Встал, тяжело и размеренно дыша. Коснулся рукой сердца, у которого висел маленький медальон, хранящий однажды подаренное судьбой невыразимое, недостижимое тепло. И, тяжело вздохнув, начал одеваться.
Листок лежал на столе, прикрытый пером, и медленная клякса расплывалась в нижнем углу, куда уткнулось плачущее перо. Солнце, пробиваясь сквозь занавески, светило на высыхающие слова:
Я на самом краю стою,
И судьбе меня не спасти
В час, когда чужим отдаю
Все добытые милости.
Я стою на краю земли,
Но вперёд не шагну, не лишусь
Жизни, поднятой из пыли...
Заплачу за все, что свершу.
Будет сердце меня убивать
С каждым днём, несущим вперёд,
Будут после меня вспоминать,
Как не знавший трепета лёд,
Но оправдан буду листвой,
Что проносит, в небе скользя,
Мимолётную просьбу той,
Для которой я предал себя...
Генерал помассировал болезненно сжавшееся сердце, продолжая отрешённо смотреть в полузашторенное окно, — оно все ныло и ныло. Краткий сон не принёс ему отдохновения и необходимого спокойствия. Непозволительно значительные вещи были поставлены на кон, слишком многое он уже сделал, и сейчас, стоя у подножия очередного ступенчатого перелёта, отчётливо представлял себе, сколько ещё предстоит, — значит, нужно было собраться.
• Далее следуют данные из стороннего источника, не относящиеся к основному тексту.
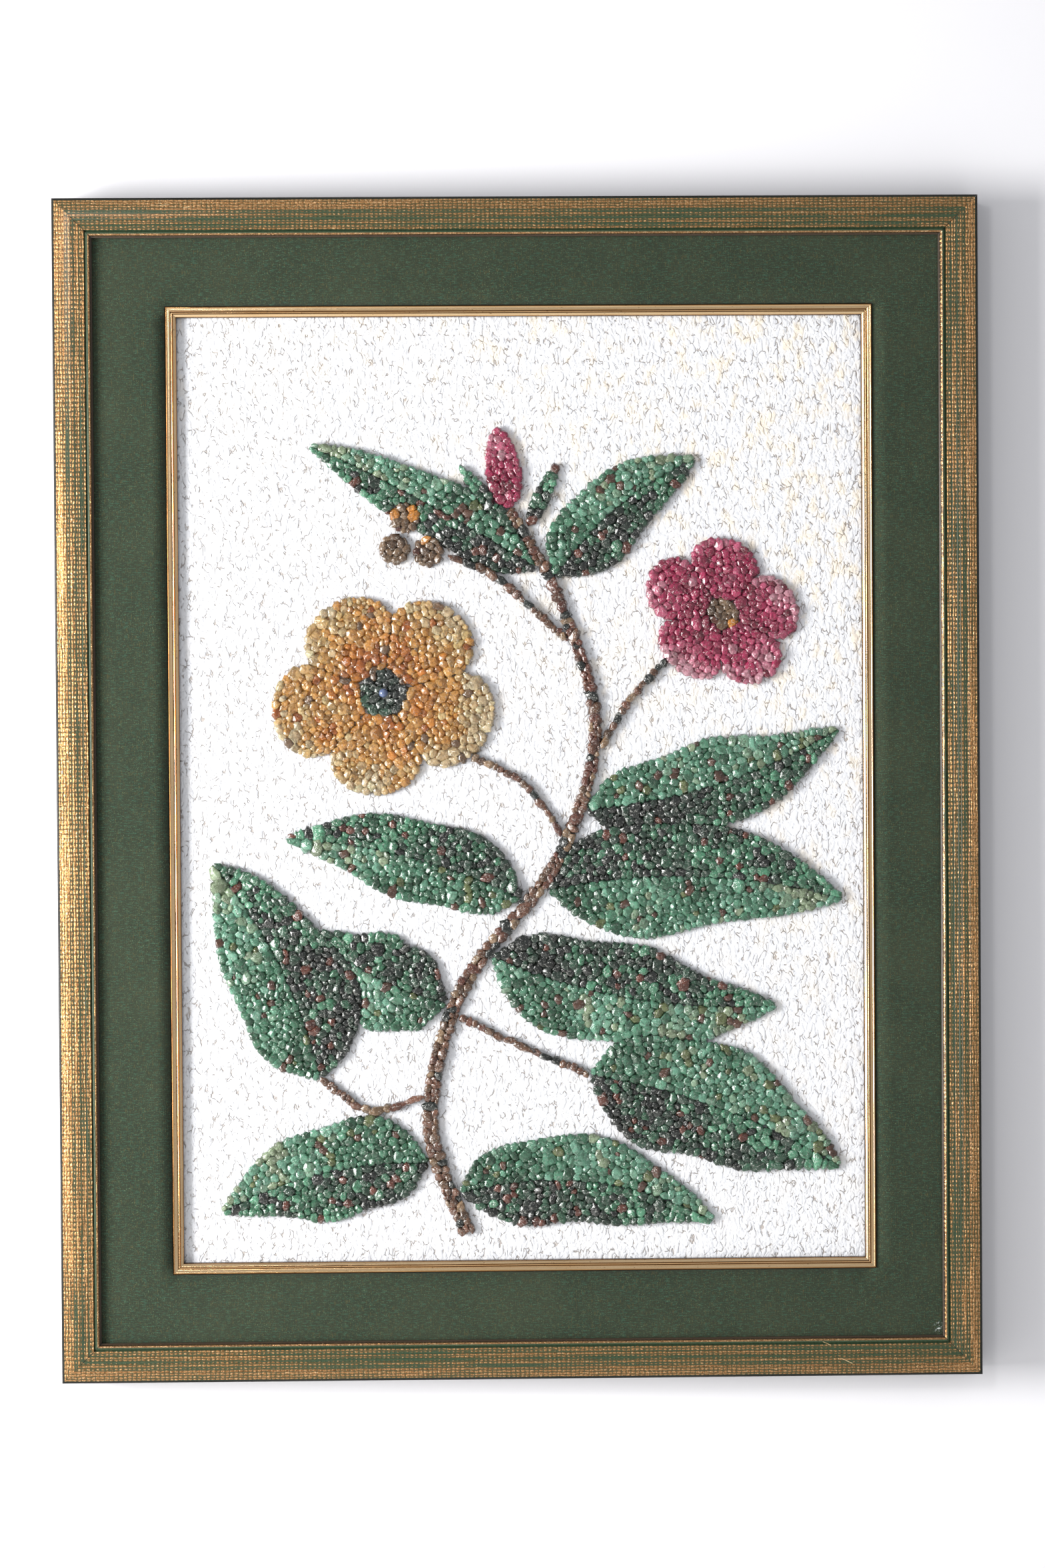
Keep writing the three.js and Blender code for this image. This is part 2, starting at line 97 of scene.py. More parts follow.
def tone(red, green, blue):  # a colour as seen on screen, 0 to 255, as a linear shader colour
    def linear(level):
        share = level / 255
        return share / 12.92 if share <= 0.04045 else ((share + 0.055) / 1.055) ** 2.4
    return (linear(red), linear(green), linear(blue), 1.0)


def put(tree, kind, given=(), **settings):  # a new node with its inputs fed and its settings made
    node = tree.nodes.new(kind)
    for name, value in settings.items():
        setattr(node, name, value)
    for name, value in dict(given).items():
        feed(tree, node.inputs[name], value)
    return node


def calc(tree, operation, *values):
    return put(tree, "ShaderNodeMath", enumerate(values), operation=operation).outputs[0]


def times(tree, value, factor):
    return calc(tree, "MULTIPLY", value, factor)


def scaled(tree, value, factor, base):  # value times factor, plus base
    return calc(tree, "MULTIPLY_ADD", value, factor, base)


def flip(tree, value):
    return calc(tree, "SUBTRACT", 1.0, value)


def swing(tree, value, width, base=0.0):  # a cloud's value moved from about 0.5 to about base
    return scaled(tree, calc(tree, "SUBTRACT", value, 0.5), width, base)


def mixTones(tree, share, low, high, how="MIX"):
    given = {0: share, 6: low, 7: high}
    return put(tree, "ShaderNodeMix", given, data_type="RGBA", blend_type=how).outputs[2]


def softStep(tree, value, low, high):
    given = {"Value": value, "From Min": low, "From Max": high}
    return put(tree, "ShaderNodeMapRange", given, interpolation_type="SMOOTHSTEP").outputs[0]


def overlay(tree, under, over, value, span):  # a tone laid on where the value rises through the span
    return mixTones(tree, softStep(tree, value, *span), under, over)


def ramp(tree, value, stops):  # stops are (place from 0 to 1, grey level or colour)
    node = put(tree, "ShaderNodeValToRGB", {"Fac": value})
    elements = node.color_ramp.elements
    while len(elements) < len(stops):
        elements.new(0.5)
    for element, (place, level) in zip(elements, stops):
        element.position = place
        element.color = level if isinstance(level, tuple) else (level, level, level, 1.0)
    return node.outputs["Color"]


def stretched(tree, place, stretch):
    return put(tree, "ShaderNodeMapping", {"Vector": place, "Scale": stretch}).outputs[0]


def objectPlace(tree, stretch=(1, 1, 1)):
    return stretched(tree, put(tree, "ShaderNodeTexCoord").outputs["Object"], stretch)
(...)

Забыть обо всем, кроме единственно важного.
Кашлянув, натянув на плечи расшитый вязаными лентами тёплый плащ, он открыл медальон и несколько минут всматривался в лицо девушки, изображённой там, в масле крошечной миниатюры, которой магия придавала волнующую трёхмерную глубину.
Как обычно, она оказала своё воздействие, бывшее сильнее любого профессионального волшебства. Он успокоился, даже совесть и горечь в его душе замерли, оттеснённые обречённым обожанием. Генерал Бринак неожиданно кратко, сухо улыбнулся, на краткое мгновение снова возносясь к небесам. На сердце у него потеплело, и слегка увлажнились всегда непримиримо-стальные глаза.